- Aim of the exercise: Return each line containing the string "body".

- Data extract:
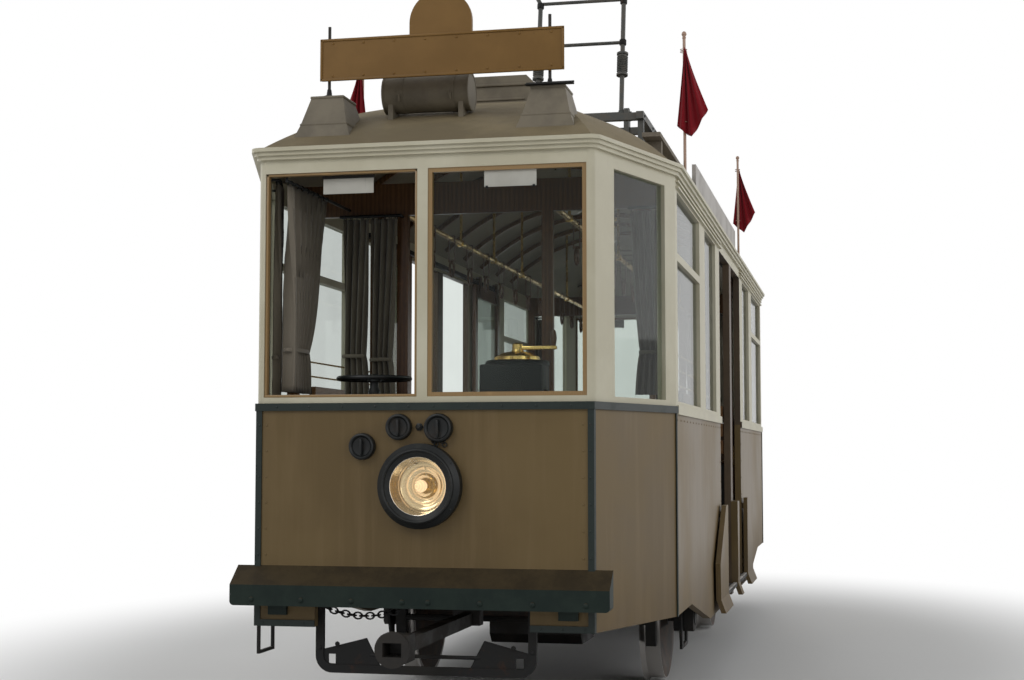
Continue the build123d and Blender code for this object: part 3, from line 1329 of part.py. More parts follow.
leaf = make_leaf()
leaf_glass = make_leaf_glass()
axle = Pos(0, -HALF_WHEELBASE, AXLE_Z) * make_axle()
wheels = Pos(0, -HALF_WHEELBASE, AXLE_Z) * make_wheels()
end_frame = make_end_frame()
wall_frame = make_wall_frame()
half_turn = Rot(0, 0, 180)

NODES = {
    "solebars": make_solebars(),
    "centre_sills": make_centre_sills(),
    "cross_beams": make_cross_beams(),
    "floor": make_floor(),
    "entrance_steps": make_steps(),
    "dash_panels": make_dash(),
    "corner_panels": make_corner_panels(),
    "side_panels": make_side_panels(),
    "wall_frame_right": wall_frame,
    "wall_frame_left": mirror(wall_frame, about=Plane.YZ),
    "end_frame_front": end_frame,
    "end_frame_rear": half_turn * end_frame,
    "window_glass": make_window_glass(),
    "window_trims": make_window_trims(),
    "green_bands": make_green_bands(),
    "side_mouldings": make_side_mouldings(),
    "cornice": make_cornice(),
    "roof": ROOF_SOLID - UNDER_ROOF,
    "bumpers": make_bumpers(),
    "couplers": make_couplers(),
    "lifeguards": make_lifeguards(),
    "step_irons": make_step_irons(),
    "headlamps": make_headlamps(),
    "headlamp_lenses": make_headlamp_lenses(),
    "signal_caps": make_signal_caps(),
    "axle_guards": make_axle_guards(),
    "axle_boxes": make_axle_boxes(),
    "leaf_springs": make_leaf_springs(),
    "brake_gear": make_brake_gear(),
    "motors": make_motors(),
    "axle_front": axle,
    "axle_rear": half_turn * axle,
    "wheels_front": wheels,
    "wheels_rear": half_turn * wheels,
    "door_right_front": leaf,
    "door_right_rear": mirror(leaf, about=Plane.XZ),
    "door_left_front": mirror(leaf, about=Plane.YZ),
    "door_left_rear": half_turn * leaf,
    "door_glass_right_front": leaf_glass,
    "door_glass_right_rear": mirror(leaf_glass, about=Plane.XZ),
    "door_glass_left_front": mirror(leaf_glass, about=Plane.YZ),
    "door_glass_left_rear": half_turn * leaf_glass,
    "door_rails": make_door_rails(),
    "step_shields": make_step_shields(),
    "bench_slats": make_bench_slats(),
    "bench_frames": make_bench_frames(),
    "partitions": make_partitions(),
    "cab_controls": together([make_controllers(), make_brake_columns()]),
    "curtains": make_curtains(),
    "ceiling_rails": make_ceiling_rails(),
    "roof_planks": make_roof_planks(),
    "roof_side_boards": make_roof_side_boards(),
    "roof_equipment": together([make_lamp_boxes(), make_roof_tanks(), make_roof_cases()]),
    "route_boards": make_route_boards(),
    "collector_stand": make_collector_stand(),
    "collector_bow": make_collector_bow(),
    "flag_sticks": make_flag_sticks(),
    "flags": make_flags(),
}

for name, shape in NODES.items():
    export_step(shape, f"parts/{name}.step")
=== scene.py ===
import math

import bpy
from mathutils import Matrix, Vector


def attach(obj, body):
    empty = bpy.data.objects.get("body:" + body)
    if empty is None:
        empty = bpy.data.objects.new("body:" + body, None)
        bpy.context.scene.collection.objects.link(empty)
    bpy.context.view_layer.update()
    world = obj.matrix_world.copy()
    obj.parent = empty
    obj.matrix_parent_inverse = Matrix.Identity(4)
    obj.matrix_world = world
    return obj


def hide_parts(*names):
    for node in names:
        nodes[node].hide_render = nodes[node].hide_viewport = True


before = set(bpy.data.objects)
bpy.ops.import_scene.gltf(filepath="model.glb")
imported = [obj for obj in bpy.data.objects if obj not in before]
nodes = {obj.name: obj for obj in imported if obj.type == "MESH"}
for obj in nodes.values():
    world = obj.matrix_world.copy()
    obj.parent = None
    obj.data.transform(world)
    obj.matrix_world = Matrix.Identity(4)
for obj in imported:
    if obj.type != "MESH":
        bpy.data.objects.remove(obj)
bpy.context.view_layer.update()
bpy.ops.object.select_all(action="DESELECT")


# Camera: at the photograph's place, 7 m in front of the car and 2 m to the right of its middle line,
# below the window sills and tilted up a few degrees.
bpy.ops.object.camera_add(location=(1.9879, -11.3323, 1.3672),
                          rotation=(math.radians(94.045), 0, math.radians(12.353)))
camera = bpy.context.object
camera.data.sensor_width = 36
camera.data.lens = 56.58
camera.data.clip_end = 200
bpy.context.scene.camera = camera


# Underframe, axle guards, springs, brake gear and steps: rolled steel and forgings, riveted up and
# painted black, now dull with brake dust and with rust in the corners.
class Signal:
    """A shader socket that takes part in arithmetic."""

    def __init__(self, finish, socket):
        self.finish = finish
        self.socket = socket

    def __add__(self, other):
        return self.finish.maths("ADD", self, other)

    def __radd__(self, other):
        return self.finish.maths("ADD", other, self)

    def __sub__(self, other):
        return self.finish.maths("SUBTRACT", self, other)

    def __rsub__(self, other):
        return self.finish.maths("SUBTRACT", other, self)

    def __mul__(self, other):
        return self.finish.maths("MULTIPLY", self, other)

    def __rmul__(self, other):
        return self.finish.maths("MULTIPLY", other, self)

    def __pow__(self, other):
        return self.finish.maths("POWER", self, other)

    def size(self):
        return self.finish.maths("ABSOLUTE", self)


class Finish:
    """The nodes of one material, or of the world."""

    def __init__(self, name, blocks=bpy.data.materials):
        self.block = blocks.new(name)
        self.block.use_nodes = True
        self.tree = self.block.node_tree
        self.tree.nodes.clear()

    def node(self, kind, settings=None, values=None, out=0):
        made = self.tree.nodes.new(kind)
        for key, value in (settings or {}).items():
            setattr(made, key, value)
        for key, value in (values or {}).items():
            if isinstance(value, Signal):
                self.tree.links.new(value.socket, made.inputs[key])
            else:
                made.inputs[key].default_value = value
        return Signal(self, made.outputs[out]) if made.outputs else None

    def maths(self, operation, *values):
        return self.node("ShaderNodeMath", {"operation": operation}, dict(enumerate(values)))

    def place(self, scale=(1, 1, 1)):
        """Object coordinates, stretched for one pattern."""
        here = self.node("ShaderNodeTexCoord", out="Object")
        return self.node("ShaderNodeMapping", values={"Vector": here, "Scale": scale})

    def axis(self, letter):
        return self.node("ShaderNodeSeparateXYZ", values={0: self.place()}, out=letter)

    def cloud(self, scale, detail, rough, place=None):
        """Soft noise round 0.5."""
        return self.node("ShaderNodeTexNoise", values={"Vector": place or self.place(), "Scale": scale,
                                                       "Detail": detail, "Roughness": rough})

    def step(self, value, low, high):
        """A smooth rise from 0 to 1 while value goes from low to high."""
        return self.node("ShaderNodeMapRange", {"interpolation_type": "SMOOTHSTEP"},
                         {0: value, 1: low, 2: high})

    def below(self, value, limit):
        """1 where value is below the limit, 0 above it."""
        return self.step(value, limit, limit - 0.0005)

    def patches(self, scale, detail, rough, low, high):
        """Noise drawn out to patches: 0 where it is under low, 1 where it is over high."""
        return self.step(self.cloud(scale, detail, rough), low, high)

    def colours(self, amount, first, second):
        """Colour that goes from first to second with amount."""
        ends = [colour if isinstance(colour, Signal) else (*colour, 1) for colour in (first, second)]
        return self.node("ShaderNodeMix", {"data_type": "RGBA"}, {0: amount, 6: ends[0], 7: ends[1]}, out=2)

    def coats(self, colour, *coats):
        """The colour under a row of coats, each given by its amount and its own colour."""
        for amount, coat in coats:
            colour = self.colours(amount, colour, coat)
        return colour

    def relief(self, height, depth, strength):
        return self.node("ShaderNodeBump", values={"Height": height, "Distance": depth, "Strength": strength})

    def grain(self, scale, detail, rough, depth, strength):
        """A relief of soft noise."""
        return self.relief(self.cloud(scale, detail, rough), depth, strength)

    def up(self):
        """How far the face looks upwards, from -1 to 1."""
        normal = self.node("ShaderNodeNewGeometry", out="Normal")
        return self.node("ShaderNodeSeparateXYZ", values={0: normal}, out="Z")

    def skin(self, **values):
        """One Principled surface."""
        named = {key.replace("_", " ").title().replace("Ior", "IOR"): value for key, value in values.items()}
        for key in ("Base Color", "Emission Color"):
            if key in named and not isinstance(named[key], Signal):
                named[key] = (*named[key], 1)
        return self.node("ShaderNodeBsdfPrincipled", values=named)

    def closed(self, surface):
        """Closes the material with this surface."""
        self.node("ShaderNodeOutputMaterial", values={"Surface": surface})
        return self.block

    def done(self, **values):
        """Closes the material with one Principled surface."""
        return self.closed(self.skin(**values))

    def glass(self, tint, edge_power, edge_share, share, **values):
        """Closes the material as thin clear glass, whose reflecting skin grows where it is seen edge on."""
        clear = self.node("ShaderNodeBsdfTransparent", values={"Color": (*tint, 1)})
        edge = self.node("ShaderNodeLayerWeight", values={"Blend": 0.5}, out="Facing")
        amount = edge ** edge_power * edge_share + share
        skin = self.skin(**values)
        return self.closed(self.node("ShaderNodeMixShader", values={0: amount, 1: clear, 2: skin}))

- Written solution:
def attach(obj, body):
    empty = bpy.data.objects.get("body:" + body)
        empty = bpy.data.objects.new("body:" + body, None)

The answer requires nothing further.